16 January - 25 February 2020
Curator: Brett Littman
The exhibition is inspired by the book The Projective Cast, published in 1995, in which the architectural historian Robin Evans proposes a new explanation of our way of "seeing" architecture by including all the different facets, at the mental, physical and emotional levels, that make up the human experience of the built. In The Projective Drawing curator Brett Littman applies Evans' theory, which takes a skeptical look at drawing as a means of understanding the foundations of architecture, to challenge our understanding of how drawing technique works in contemporary culture by highlighting artists whose drawings require visitors to activate a complex matrix of non-traditional ideas in their interpretation of the works presented.

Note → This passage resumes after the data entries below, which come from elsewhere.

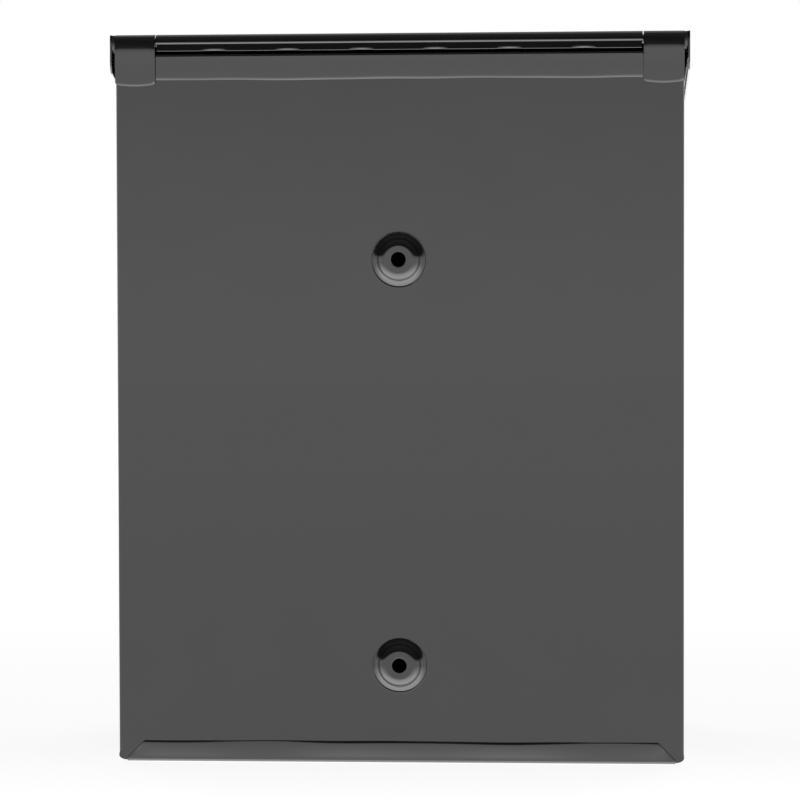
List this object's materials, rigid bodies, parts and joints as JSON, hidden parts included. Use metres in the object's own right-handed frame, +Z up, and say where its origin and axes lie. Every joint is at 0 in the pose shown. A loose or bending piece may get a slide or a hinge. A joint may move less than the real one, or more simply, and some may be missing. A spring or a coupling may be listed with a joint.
{
  "type": "parcel drop box",
  "caption": "Wall-hung sheet-steel parcel drop box with a sloping hinged lid, an anti-reach baffle and a lockable front door.",
  "frame": {"origin": "middle of the overall box's bottom face, on the surface that the floor pan stands on", "axes": "+Z up; +Y towards the wall, out of the back panel; -Y out of the front door; +X to the right as seen from the front"},
  "size_m": [0.3112, 0.169, 0.3925],
  "materials": {
    "black_enamel": "gloss black baked coat on steel sheet",
    "black_rivets": "black coated rivets",
    "zinc_steel": "zinc-plated steel",
    "lock_chrome": "chrome-plated zinc casting",
    "black_nylon": "moulded black nylon",
    "bumper_rubber": "black rubber"
  },
  "bodies": {
    "box": {"rear_shell": "black_enamel", "bottom_pan": "black_enamel", "front_frame": "black_enamel", "baffle": "black_enamel", "baffle_rivets": "black_rivets", "hinge_rod": "black_enamel", "hinge_bush_left": "black_nylon", "hinge_bush_right": "black_nylon", "rod_cap_left": "black_nylon", "rod_cap_right": "black_nylon", "door_hinge_leaf_frame": "black_enamel", "door_hinge_pin": "zinc_steel", "door_hinge_rivets_frame": "black_rivets"},
    "lid": {"lid": "black_enamel", "lid_hinge_barrel": "black_enamel", "lid_bumper_left": "bumper_rubber", "lid_bumper_right": "bumper_rubber"},
    "door": {"door": "black_enamel", "door_hinge_leaf_door": "black_enamel", "door_hinge_rivets_door": "black_rivets", "lock_body": "lock_chrome", "lock_nut": "zinc_steel"},
    "lock": {"lock_plug": "zinc_steel", "lock_cam": "zinc_steel", "lock_cam_screw": "zinc_steel"}
  },
  "joints": [
    {"name": "lid_hinge", "type": "hinge", "parent": "box", "child": "lid", "pos_m": [0, 0.0769, 0.3876], "axis": [-1, 0, 0], "range_deg": [0, 104]},
    {"name": "door_hinge", "type": "hinge", "parent": "box", "child": "door", "pos_m": [-0.1214, -0.081, 0.13], "axis": [0, 0, -1], "range_deg": [0, 115]},
    {"name": "lock_turn", "type": "hinge", "parent": "door", "child": "lock", "pos_m": [0.0968, -0.0785, 0.13], "axis": [0, -1, 0], "range_deg": [0, 90]}
  ]
}
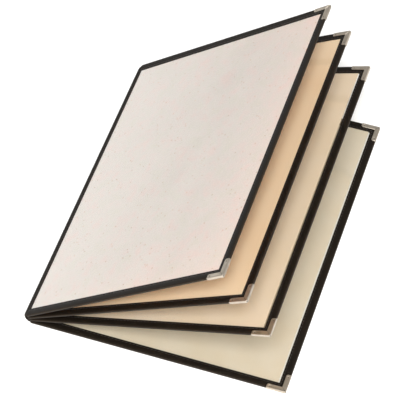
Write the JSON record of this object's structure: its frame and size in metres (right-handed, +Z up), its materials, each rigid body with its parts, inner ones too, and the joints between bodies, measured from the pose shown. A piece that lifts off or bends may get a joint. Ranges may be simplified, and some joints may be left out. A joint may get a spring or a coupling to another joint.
{
  "type": "menu cover",
  "caption": "Booklet menu cover with bound clear pocket leaves, a menu sheet in each pocket, metal fore-edge corners and a soft spine fold.",
  "frame": {"origin": "centre of the bounding box at its base, on the surface that the back cover lies on", "axes": "+X from the spine to the fore-edge, +Y to the top of the page, +Z up out of the back cover"},
  "size_m": [0.2322, 0.2922, 0.1498],
  "materials": {
    "binding": "charcoal leatherette tape, folded and sewn over the pocket edge, low sheen",
    "clear_film": "clear pressed vinyl film, glossy",
    "cream_paper": "plain cream menu paper, matt",
    "parchment_paper": "speckled parchment paper, matt",
    "satin_nickel": "stamped sheet metal with satin nickel plating"
  },
  "bodies": {
    "back_cover": {"back_cover_binding": "binding", "back_cover_upper_film": "clear_film", "back_cover_menu_sheet": "cream_paper", "back_cover_lower_film": "clear_film", "back_cover_top_corner": "satin_nickel", "back_cover_bottom_corner": "satin_nickel", "outer_spine_fold": "binding"},
    "leaf_three": {"leaf_three_binding": "binding", "leaf_three_upper_film": "clear_film", "leaf_three_menu_sheet": "cream_paper", "leaf_three_lower_film": "clear_film", "leaf_three_top_corner": "satin_nickel", "leaf_three_bottom_corner": "satin_nickel", "inner_spine_fold": "binding"},
    "leaf_two": {"leaf_two_binding": "binding", "leaf_two_upper_film": "clear_film", "leaf_two_menu_sheet": "cream_paper", "leaf_two_lower_film": "clear_film", "leaf_two_top_corner": "satin_nickel", "leaf_two_bottom_corner": "satin_nickel"},
    "front_cover": {"front_cover_binding": "binding", "front_cover_upper_film": "clear_film", "front_cover_menu_sheet": "parchment_paper", "front_cover_lower_film": "clear_film", "front_cover_top_corner": "satin_nickel", "front_cover_bottom_corner": "satin_nickel"}
  },
  "joints": [
    {"name": "leaf_three_turn", "type": "hinge", "parent": "back_cover", "child": "leaf_three", "pos_m": [-0.11088, 0, 0.00535], "axis": [0, -1, 0], "range_deg": [-20, 15]},
    {"name": "leaf_two_turn", "type": "hinge", "parent": "leaf_three", "child": "leaf_two", "pos_m": [-0.11088, 0, 0.00535], "axis": [0, -1, 0], "range_deg": [-10.6, 20], "deforming": ["inner_spine_fold"]},
    {"name": "front_cover_turn", "type": "hinge", "parent": "leaf_two", "child": "front_cover", "pos_m": [-0.11088, 0, 0.00535], "axis": [0, -1, 0], "range_deg": [-7.6, 141.8], "deforming": ["outer_spine_fold"]}
  ]
}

Lionel Favre, Keita Mori, Judith Saupper have created site-specific installations that redefine the art of drawing, requiring the visitor to move in, around, or even under the works to fully experience them. Brigitte Mahlknecht's drawings go beyond conventional geometry by constructing contemporary visual spaces that can only exist suspended in our imagination. Leopold Strobl, who works with the Gugging Gallery in Vienna, creates miniature landscapes on old newspapers. Dark voids, emblematic of Strobl, which partially obscure the landscapes drawn, invite the visitor to contemplate the essentially partial and unfinished nature of the drawing.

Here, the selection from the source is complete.